What is required — Search the data below for the word "before" and copy each line that holds it.

Data extract —
^^^^^^^^

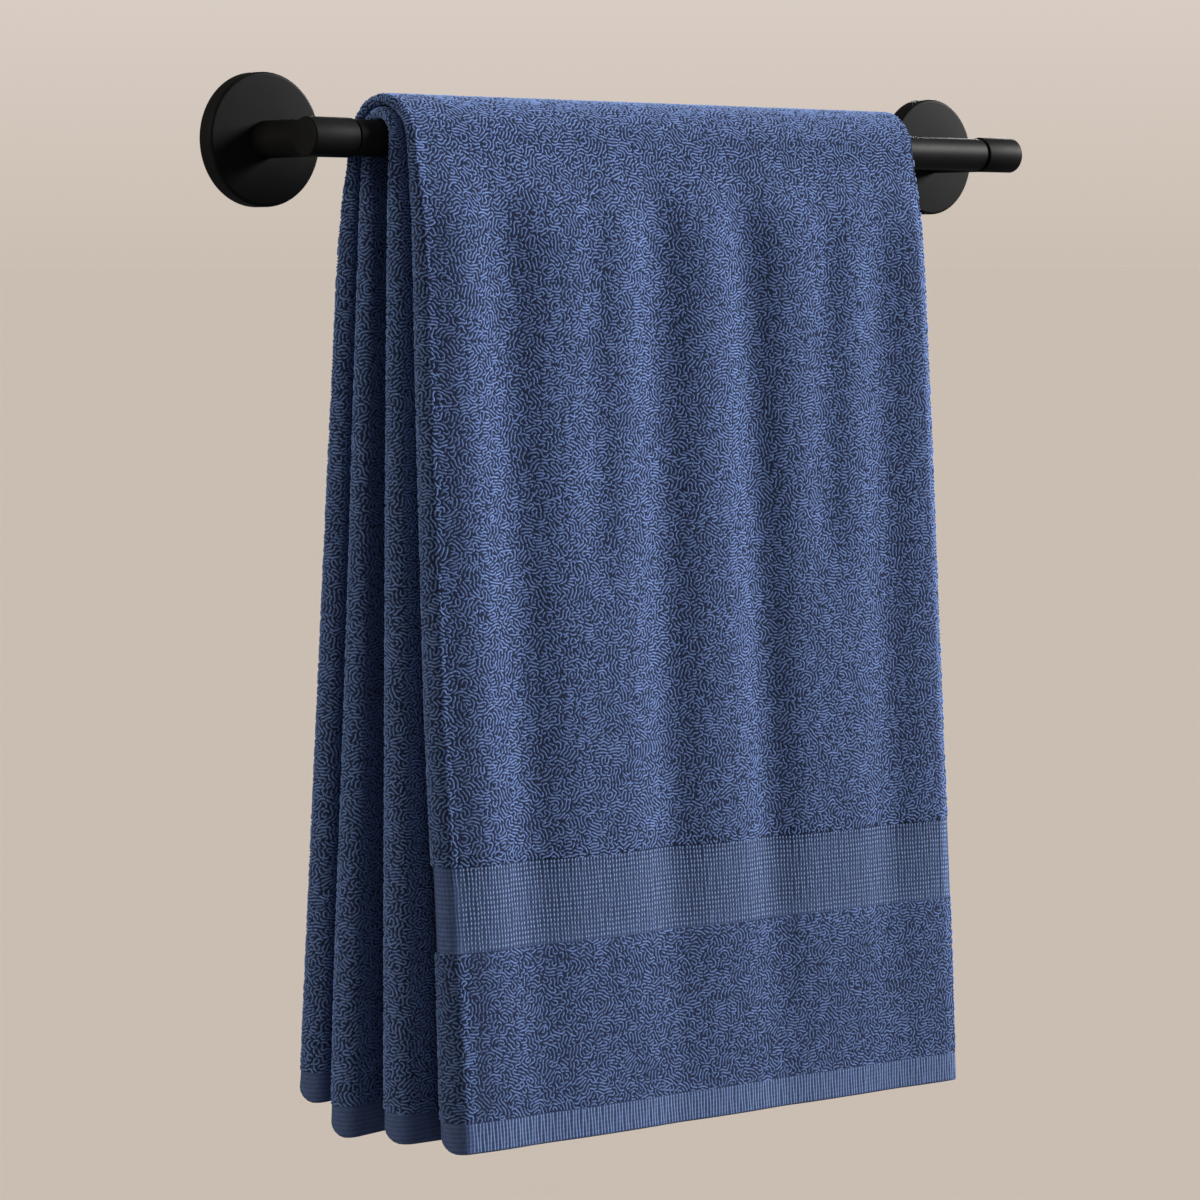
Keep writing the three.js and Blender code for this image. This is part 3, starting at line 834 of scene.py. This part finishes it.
def cut_loops(rng, lines, allowed, turn):
    """Cuts lines into short worm-like loops, each an array of points."""
    loops = []
    ends = np.cumsum([len(line) for line in lines])[:-1]
    for line, inside in zip(lines, np.split(allowed(np.concatenate(lines)), ends)):
        edges = np.flatnonzero(np.diff(inside.astype(int))) + 1
        for run in np.split(np.arange(len(line)), edges):
            if not inside[run[0]] or len(run) < LOOP_POINTS:
                continue
            points = line[run]
            hops = np.hypot(*np.diff(points, axis=0).T)
            along = np.concatenate([[0], np.cumsum(hops)])
            at = 0.0
            while along[-1] - at > LOOP_SHORTEST:
                length = rng.uniform(LOOP_SHORTEST, LOOP_LONGEST)
                stop = min(at + length, along[-1])
                if along[-1] - stop < LOOP_SHORTEST:
                    stop = min(along[-1], at + LOOP_LONGEST * LOOP_STRETCH)
                step = loop_step(turn, *(np.interp(at, along, points[:, k]) for k in (0, 1)))
                count = max(LOOP_POINTS, round((stop - at) / step) + 1)
                where = np.linspace(at, stop, count)
                loop = [np.interp(where, along, points[:, k]) for k in (0, 1)]
                loops.append(np.stack(loop, axis=1))
                at = stop - LOOP_OVERLAP
    return loops


def turn_normals(turn, points):
    """The cloth's own outward normals at points (u, v) of a turn."""
    reach = GRID / 2
    low = np.zeros(len(points))
    here = on_turn(turn, *points.T, low)
    beside = on_turn(turn, *(points + [reach, 0]).T, low) - here
    along = on_turn(turn, *(points + [0, reach]).T, low) - here
    normal = np.cross(beside, along)
    outward = on_turn(turn, *points.T, low + 1) - here
    normal *= np.sign((normal * outward).sum(axis=1))[:, None]
    return normal / np.linalg.norm(normal, axis=1)[:, None]


def ease_normals(obj, cloth_normals, softness):
    """Turns a piece's shading part of the way to the cloth's own, as soft yarn scatters light."""
    own = np.zeros(len(obj.data.vertices) * 3, np.float32)
    obj.data.vertex_normals.foreach_get("vector", own)
    eased = mix(own.reshape(-1, 3), cloth_normals, softness)
    eased /= np.linalg.norm(eased, axis=1)[:, None]
    obj.data.normals_split_custom_set_from_vertices(eased.tolist())


def ridge_faces(base, tip, last):
    """The faces of ridges that have one mesh point at a tip, and a left foot, a top and a right
    foot at any other place. base is the first mesh point of each place."""
    here = np.delete(np.arange(len(base)), last)
    opening, closing = tip[here], tip[here + 1]
    between = ~opening & ~closing
    a, b = base[here], base[here + 1]
    kinds = [
        (between, [a, a + 1, b + 1, b]),
        (between, [a + 1, a + 2, b + 2, b + 1]),
        (opening, [a, b + 1, b]),
        (opening, [a, b + 2, b + 1]),
        (closing, [a, a + 1, b]),
        (closing, [a + 1, a + 2, b]),
    ]
    faces = []
    for chosen, corners in kinds:
        faces += np.stack(corners, 1)[chosen].tolist()
    return faces


def ridges(name, turn, lines, heights, widths, feet, tops, material, softness):
    """Raised threads along lines on a turn, each a ridge that starts and ends in a point.
    lines are arrays of (u, v), and heights, widths and the shades of feet and tops have a
    value for each point. Also returns the line to which each point of the mesh belongs."""
    counts = np.array([len(line) for line in lines])
    points = np.concatenate(lines)
    height = np.concatenate(heights)
    width = np.concatenate(widths)
    last = np.cumsum(counts) - 1
    first = last - counts + 1
    tip = np.zeros(len(points), bool)
    tip[first] = True
    tip[last] = True
    ahead = np.minimum(np.arange(len(points)) + 1, len(points) - 1)
    behind = np.maximum(np.arange(len(points)) - 1, 0)
    ahead[last] = last
    behind[first] = first
    along = points[ahead] - points[behind]
    along /= np.hypot(along[:, 0], along[:, 1])[:, None]
    across = np.stack([along[:, 1], -along[:, 0]], axis=1) * (width / 2)[:, None]
    foot = np.full(len(points), -ROOT_SINK)
    left = on_turn(turn, *(points + across).T, foot)
    right = on_turn(turn, *(points - across).T, foot)
    top = on_turn(turn, *points.T, np.where(tip, -ROOT_SINK, height))
    outward = turn_normals(turn, points)
    if (np.cross(right - left, top[ahead] - top[behind]) * outward).sum() < 0:
        left, right = right, left
    size = np.where(tip, 1, 3)
    base = np.cumsum(size) - size
    verts = np.zeros((size.sum(), 3))
    crest = np.zeros(len(verts))
    verts[base[tip]] = top[tip]
    body = ~tip
    verts[base[body]] = left[body]
    verts[base[body] + 1] = top[body]
    verts[base[body] + 2] = right[body]
    foot_shade = np.concatenate(feet)
    crest[base[tip]] = foot_shade[tip]
    crest[base[body]] = crest[base[body] + 2] = foot_shade[body]
    crest[base[body] + 1] = np.concatenate(tops)[body]
    obj = new_object(name, verts, ridge_faces(base, tip, last), material)
    point_values(obj, "crest", crest)
    ease_normals(obj, np.repeat(outward, size, axis=0), softness)
    obj.visible_shadow = False
    return obj, np.repeat(np.repeat(np.arange(len(lines)), counts), size)


def pile_patch(rng, turn, u_range, v_range):
    """The loops on the outside of a turn: u_range gives the lowest and highest u at v."""
    v_low, v_high = v_range
    low, high = u_range(np.arange(v_low, v_high, GRID))
    u_low = low.min()
    shape = [int((stop - start) / GRID) + 2 for start, stop in ((u_low, high.max()), v_range)]
    lines = [line * GRID + np.array([u_low, v_low]) for line in zero_lines(wave_field(rng, shape))]

    def allowed(places):
        u, v = places.T
        lowest, highest = u_range(v)
        free = (u > lowest) & (u < highest) & (v < v_high)
        if TURNS[turn]["layers"][0] == 0:
            drop = v - ARCH_REACH
            in_border = (drop > BAND_TOP + FRAY) & (drop < BAND_BOTTOM - FRAY)
            free &= ~in_border | (u < lowest + BEYOND_A / 2)
        return free

    return cut_loops(rng, lines, allowed, turn)


def pile_pieces(rng, name, turn, loops, material):
    """Loops as joined meshes, split along the cloth so that none has too many triangles."""
    loops = sorted(loops, key=lambda loop: loop[:, 1].mean())
    triangles = np.cumsum([4 * (len(loop) - 2) for loop in loops])
    parts = int(triangles[-1] / PILE_LIMIT) + 1
    which = np.minimum((triangles * parts / (triangles[-1] + 1)).astype(int), parts - 1)
    pieces = []
    for k in range(parts):
        chosen = [loops[i] for i in np.flatnonzero(which == k)]
        full_pile = sizes(np.concatenate(chosen)[:, 1])["pile"]
        ends = np.cumsum([len(loop) for loop in chosen])[:-1]
        heights, widths, feet, tops = [], [], [], []
        for loop, pile in zip(chosen, np.split(full_pile, ends)):
            share = np.linspace(0, 1, len(loop))
            rounded = np.sin(math.pi * np.clip(share, TIP_SHARE, 1 - TIP_SHARE)) ** TIP_FULLNESS
            heights.append(rng.uniform(*HEIGHT_SPREAD) * rounded * pile)
            widths.append(np.full(len(loop), LOOP_WIDTH * rng.uniform(*WIDTH_SPREAD)))
            shadow = (TURNS[turn]["side"] < 0) * (1 - smooth(loop[:, 0], -SHADOW_RUN, 0))
            feet.append(SIDE_FOOT * shadow)
            tops.append(mix(1, SIDE_TOP, shadow))
        piece = name if parts == 1 else f"{name}_{k + 1}"
        shades = (feet, tops, material, YARN_SOFTNESS)
        obj, owner = ridges(piece, turn, chosen, heights, widths, *shades)
        # Each loop's tone differs at random; the painted highlight and painted shade by fold A's edge
        # are added to it below
        tone_and_painted_light = rng.uniform(0, 1, len(chosen))
        if turn == "fold_a":
            u, v = np.array([loop.mean(axis=0) for loop in chosen]).T
            # Painted highlight on the loops along fold A's edge
            tone_and_painted_light += EDGE_PAINTED_HIGHLIGHT * np.exp(-((u / EDGE_PAINTED_HIGHLIGHT_WIDTH) ** 2))
            # Painted shade beside that edge, where the cloth dips away from the light
            tone_and_painted_light -= EDGE_PAINTED_SHADE * np.exp(-(((u - EDGE_PAINTED_SHADE_AT) / EDGE_PAINTED_SHADE_WIDTH) ** 2))
            tone_and_painted_light -= LOW_SHADE * smooth(v - ARCH_REACH, LOW_FROM, FRONT["length"])
        point_values(obj, "tone_and_painted_light", tone_and_painted_light[owner])
        pieces.append(obj)
    return pieces


def whole_outside(v):
    """From a little way round fold A's far side to the right edge of layer 0."""
    s = sizes(v)
    reach = turn_sizes(s, "fold_a")[3]
    return -math.pi * reach - BEYOND_A, s["x_right"][0] - s["x_left"][0]


def turn_range(name, before, beyond):
    """A stretch round a turn, with a little of the faces before and past it."""

    def at(v):
        reach = turn_sizes(sizes(v), name)[3]
        return -math.pi * reach - beyond, np.full_like(reach, before)

    return at


def pile(material):
    rng = np.random.default_rng(SEED)
    back_end = HEM_DEPTH - FRAY - BACK["length"] - ARCH_REACH
    front_end = FRONT["length"] - HEM_DEPTH + FRAY + ARCH_REACH
    patches = [("pile_outside", "fold_a", whole_outside)]
    for turn, (before, beyond) in PILE_REACH.items():
        patches.append((f"pile_{turn}", turn, turn_range(turn, before, beyond)))
    pieces = []
    for name, turn, u_range in patches:
        loops = pile_patch(rng, turn, u_range, (back_end, front_end))
        pieces += pile_pieces(rng, name, turn, loops, material)
    return pieces


def ribs(name, rib, half, low, high, material, dots=False):
    """Upright ribs of the weave across the outside, between two drops."""
    rng = np.random.default_rng(SEED)
    side = BAND_SIDE if dots else HEM_SIDE
    middle = np.array([ARCH_REACH + (low + high) / 2])
    direction = 1 if half is FRONT else -1
    start = -math.pi / 2 * turn_sizes(sizes(middle), "fold_a")[3]
    stop = whole_outside(direction * middle)[1]
    lines, heights, widths, feet, tops, lined = [], [], [], [], [], []
    for u in np.arange(start[0], stop[0], rib["pitch"]):
        count = round((high - low) / rib["step"]) + 1
        drop = np.linspace(low, high, count)
        phase = rng.uniform(0, 6)
        sway = RIB_SWAY * np.sin(drop / RIB_WAVER + phase) + rng.normal(0, RIB_DRIFT)
        lines.append(np.stack([u + sway, direction * (ARCH_REACH + drop)], axis=1))
        dot = np.full(count, HEM_CREST)
        if dots:
            dot = np.cos(math.pi * (drop / rib["dot_pitch"] + rng.normal(0, DOT_DRIFT))) ** 2
        on_face = smooth(u, *RIB_START)
        rise = mix(RIB_FLAT, mix(DOT_GAP, 1, dot), on_face)
        heights.append(rib["height"] * rng.uniform(*RIB_SPREAD) * rise)
        widths.append(np.full(count, rib["width"]))
        # Painted shade at the ribs' feet and painted light on their tops, lightest on the dots
        feet.append(np.full(count, mix(side["shade"], RIB_FOOT, on_face)))
        tops.append(mix(side["shade"], mix(*RIB_TOP, dot), on_face))
        lined.append(side["lined"] * (1 - on_face))
    shades = (feet, tops, material, RIB_SOFTNESS)
    obj, owner = ridges(name, "fold_a", lines, heights, widths, *shades)
    point_values(obj, "lined", np.array(lined)[owner])
    return obj


def towel(loops, ground, weave):
    cloth = towel_sheet(ground, weave)
    extras = pile(loops)
    extras.append(ribs("border_ribs", BAND_RIB, FRONT, BAND_TOP, BAND_BOTTOM, weave, dots=True))
    for name, half in (("hem_ribs_front", FRONT), ("hem_ribs_back", BACK)):
        top = half["length"] - HEM_DEPTH
        extras.append(ribs(name, HEM_RIB, half, top, half["length"] - HEM_RIB_STOP, weave))
    return cloth, extras


# Stage


def sun(name, azimuth, height, strength, softness, colour):
    data = bpy.data.lights.new(name, "SUN")
    data.energy = strength
    data.angle = math.radians(softness)
    data.color = colour
    obj = bpy.data.objects.new(name, data)
    bpy.context.scene.collection.objects.link(obj)
    obj.rotation_euler = (math.radians(90 - height), 0, math.radians(azimuth))


def studio_world():
    """A pale surround behind the bar, with a gentler light of its own on the object."""
    world = bpy.data.worlds.new("studio")
    bpy.context.scene.world = world
    world.use_nodes = True
    tree = world.node_tree
    lighting = tree.nodes["Background"]
    lighting.inputs["Color"].default_value = (*AMBIENT, 1)
    behind = tree.nodes.new("ShaderNodeBackground")
    where = tree.nodes.new("ShaderNodeTexCoord")
    height = tree.nodes.new("ShaderNodeSeparateXYZ")
    shade = tree.nodes.new("ShaderNodeValToRGB")
    low, high = shade.color_ramp.elements
    low.color = (*SURROUND_LOW, 1)
    high.color = (*SURROUND_HIGH, 1)
    high.position = SURROUND_RISE
    tree.links.new(where.outputs["Generated"], height.inputs[0])
    tree.links.new(height.outputs["Z"], shade.inputs[0])
    tree.links.new(shade.outputs[0], behind.inputs["Color"])
    rays = tree.nodes.new("ShaderNodeLightPath")
    chosen = tree.nodes.new("ShaderNodeMixShader")
    tree.links.new(rays.outputs["Is Camera Ray"], chosen.inputs[0])
    tree.links.new(lighting.outputs[0], chosen.inputs[1])
    tree.links.new(behind.outputs[0], chosen.inputs[2])
    tree.links.new(chosen.outputs[0], tree.nodes["World Output"].inputs[0])


def stage():
    camera = bpy.data.objects.new("camera", bpy.data.cameras.new("camera"))
    bpy.context.scene.collection.objects.link(camera)
    bpy.context.scene.camera = camera
    camera.location = CAMERA_PLACE
    camera.rotation_euler = (math.radians(90 + CAMERA_PITCH), 0, math.radians(CAMERA_YAW))
    camera.data.lens = CAMERA_LENS
    camera.data.sensor_width = CAMERA_SENSOR
    camera.data.shift_y = CAMERA_SHIFT

    on_floor = np.array(AMBIENT)
    for name, azimuth, height, strength, softness, colour in LIGHTS:
        sun(name, azimuth, height, strength, softness, colour)
        on_floor += np.array(colour) * strength * math.sin(math.radians(height)) / math.pi
    studio_world()
    bpy.context.scene.view_settings.view_transform = "Standard"

    paint = Nodes("pale_floor")
    pale = FLOOR_MATCH * np.array(SURROUND_LOW) / on_floor
    paint.shader.inputs["Base Color"].default_value = (*pale, 1)
    paint.shader.inputs["Roughness"].default_value = 1
    paint.shader.inputs["Specular IOR Level"].default_value = 0
    edge = FLOOR_SIZE / 2
    corners = [(-edge, -edge), (edge, -edge), (edge, edge), (-edge, edge)]
    points = [(x, y, -FLOOR_DROP) for x, y in corners]
    floor = new_object("floor", points, [[0, 1, 2, 3]], paint.material)
    floor.visible_diffuse = False
    floor.visible_glossy = False


def bar_set(metal):
    """Each finely turned piece, with the CAD node that it stands for."""
    made = [(bar(metal), "bar")]
    for side, x, outward in (("left", 0, -1), ("right", BAR_SPAN, 1)):
        made.append((wall_plate(side, x, metal), f"plate_{side}"))
        made.append((post(side, x, metal), f"post_{side}"))
        made.append((sleeve(side, x, outward, metal), f"sleeve_{side}"))
    for piece, node in made:
        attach(piece, "root")
        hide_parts(node)
    return made[0][0]


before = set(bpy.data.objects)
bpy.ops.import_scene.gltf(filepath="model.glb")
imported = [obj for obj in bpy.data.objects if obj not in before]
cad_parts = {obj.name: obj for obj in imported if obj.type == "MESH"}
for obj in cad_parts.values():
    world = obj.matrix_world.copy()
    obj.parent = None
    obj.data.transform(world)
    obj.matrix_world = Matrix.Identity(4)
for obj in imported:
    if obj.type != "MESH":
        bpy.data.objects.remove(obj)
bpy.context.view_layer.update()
stage()
rail = bar_set(metal_material())
cloth, extras = towel(loop_material(), ground_material(), weave_material())
for piece in [cloth, *extras]:
    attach(piece, "root")
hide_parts("towel")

^^^^^^^^

Answer to the exercise —
def turn_range(name, before, beyond):
    """A stretch round a turn, with a little of the faces before and past it."""
        return -math.pi * reach - beyond, np.full_like(reach, before)
    for turn, (before, beyond) in PILE_REACH.items():
        patches.append((f"pile_{turn}", turn, turn_range(turn, before, beyond)))
before = set(bpy.data.objects)
imported = [obj for obj in bpy.data.objects if obj not in before]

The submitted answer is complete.